Yes, there are going to be kids that have severe stranger anxiety and who cry the entire time they are in the office, but it is the minority. And I have seem some 16 year olds be more whiny and PIA with vaccines than a 4 year old- once we had to have four people hold down a 16 year old to give her her Gardasil vaccine (!!!).

The MOST frustrating part of the job are parents who are either high strung or who aren't providing their best care to their child (you do deal with CPS). As well as bratty kids who aren't behaving appropriately and who act out while the parent just sits and watches.

Most peds nurses (who are honest) will admit that SOMETIMES and to SOME PT's, deep, deep down in your Bad Place, you enjoy giving a shot now and then to an onery kid.

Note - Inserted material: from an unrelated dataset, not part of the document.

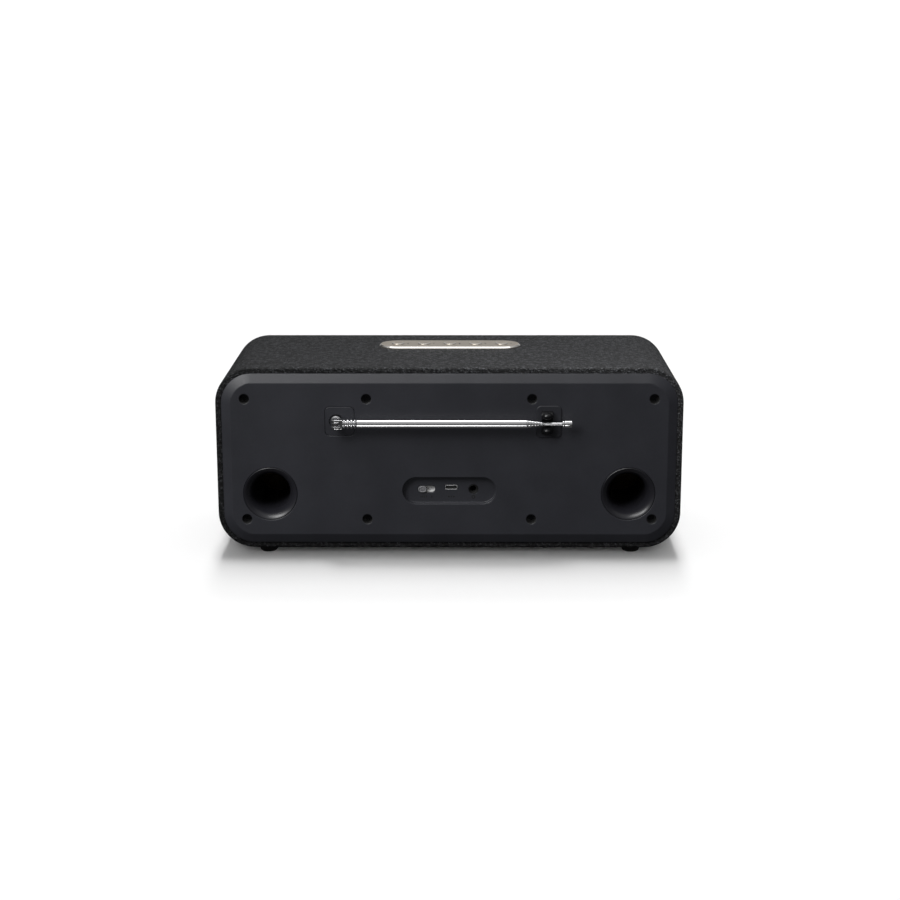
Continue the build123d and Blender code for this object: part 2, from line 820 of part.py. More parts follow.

As far as critical- I have seen it maybe 4 times in 6 years. In Out Pt, usually you don't code people. Those critical situations were kids in resp distress who were sating about 60-70 on RA and were put on O2 while we waited for the ambulance to come to take them to PICU.

There are quite a few threads under Peds concerning out pt clinics, try looking around there for some more info. You aren't the first to ask this question.

My bad, it just seemed like you thought I didn't want to to education or something, which is basically the opposite of my view of nursing. I love education, which is why I would love to work with outpatients, who get to be much more hands on with their care than inpatients. But I have no experience with kids period, so I would have no idea of what they would need as outpts (besides the stuff you do with the parents). I love kids, but I don't like the idea of them not liking me because I give them shots and they don't understand why. Does that make sense?

I don't know how you managed to misinterpret ChristineN's reply. I thought it was very nice, very helpful. My guess is maybe because it's so late and we're all so tired! Good luck in whatever you decide.